Читать «Теория государства. С комментариями и объяснениями» онлайн - страница 147

Платон

– Так если бы удовольствие сей стороны назвали мы любовью к корысти, то не утвердились ли бы своим словом преимущественно на этом одном главном понятии и, говоря о той части души, не представляли ли бы ее с большею ясностью, то есть, называя ее сребролюбивою или корыстолюбивою, не правильно ли называли бы?

– Мне кажется, – сказал он.

– Что же, а не скажем ли мы, что яростный дух всегда и всецело устремлен на то, чтобы взять верх над кем-нибудь, победить и прославиться?

– Конечно.

– Так если мы объявим его честолюбивым и склонным к соперничеству, то стройно ли это будет?

– Очень стройно.

– А та-то, которою познаем, всегда и всецело направляется, как всякому известно, к знанию истины, где она есть, что же до денег и славы, то об этом она весьма мало заботится.

– Конечно.

– Так если мы назовем ее любознательной и мудролюбивой, то прилично ли будет название?

– Как не прилично?

– Но в душе одних людей не властвует ли та, спросил я, в душе других – другая природа, которая случится?

– Так, – сказал он.

– Посему-то и людей не разделить ли нам, во-первых, на три рода: одни – философы, другие – честолюбцы, третьи – сребролюбцы?

– Конечно.

– И удовольствий тоже – на три вида, предполагая одно в каждом из них?

– Конечно.

– Знаешь ли, – продолжил я, – что если бы ты захотел эти три рода людей спросить каждый по порядку, какая из тех трех жизней самая приятная, то всякий из них стал бы особенно выхвалять свою?
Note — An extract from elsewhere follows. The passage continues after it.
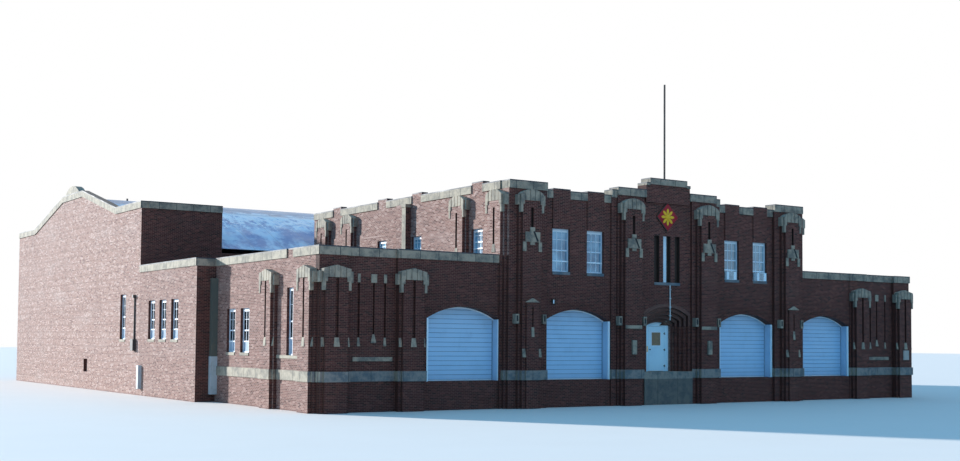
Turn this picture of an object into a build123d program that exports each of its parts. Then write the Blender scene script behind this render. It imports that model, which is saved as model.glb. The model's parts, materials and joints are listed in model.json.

Делец скажет, что в сравнении с наживой удовольствие от почета или знаний ничего не значит, если не дает нисколько денег.

– Правда, – сказал он.

– Что же честолюбивый? – спросил я. – Разве он не считает, что удовольствия, доставляемые деньгами, – это нечто грубое, а с другой стороны, удовольствие от знаний, поскольку наука не приносит почета, – это просто дым?

– Да, он так считает.

– А философ, – спросил я, – не найдет ли все прочие удовольствия сравнительно с познанием истины – в чем она состоит – и постоянным расширением своих знаний в этой области очень далекими от удовольствия? Да и в других удовольствиях он ничуть не нуждается, разве что их уж нельзя избежать: поэтому-то он и называет их необходимыми.

– Это нужно хорошо знать.

– Посему, когда и удовольствия, и самая жизнь каждого вида, бывают предметом недоумения – не в том отношении, кто живет похвальнее, кто постыднее, или кто лучше, кто хуже в отношении к самому удовольствию и беспечальности, – как могли бы мы узнать, – спросил я, – чьи слова следует признать самыми верными?

– На это не очень могу отвечать, – сказал он.

– Но смотри вот как: на чем должно основываться суждение, чтобы оно было верным? Разве не на опыте, разуме и доказательстве? Или возможно средство лучше этих?

– Нет, конечно, – сказал он.

– Так смотри: из тех трех человек, кто самый опытный во всех удовольствиях, о которых мы говорили? Корыстолюбивый ли покажется тебе способнейшим узнать самую истину, какова она, относительно удовольствия, происходящего от знания, или философ, относительно удовольствия, происходящего от корысти?

– Большая разница.

– Ведь другие-то удовольствия последний необходимо вкушает, начав с детства, а корыстолюбивый, сколь бы он ни был способен знать сущее, никак не вкушает этого удовольствия и не испытывает, сколь оно сладко, да если бы и пожелал, было бы нелегко.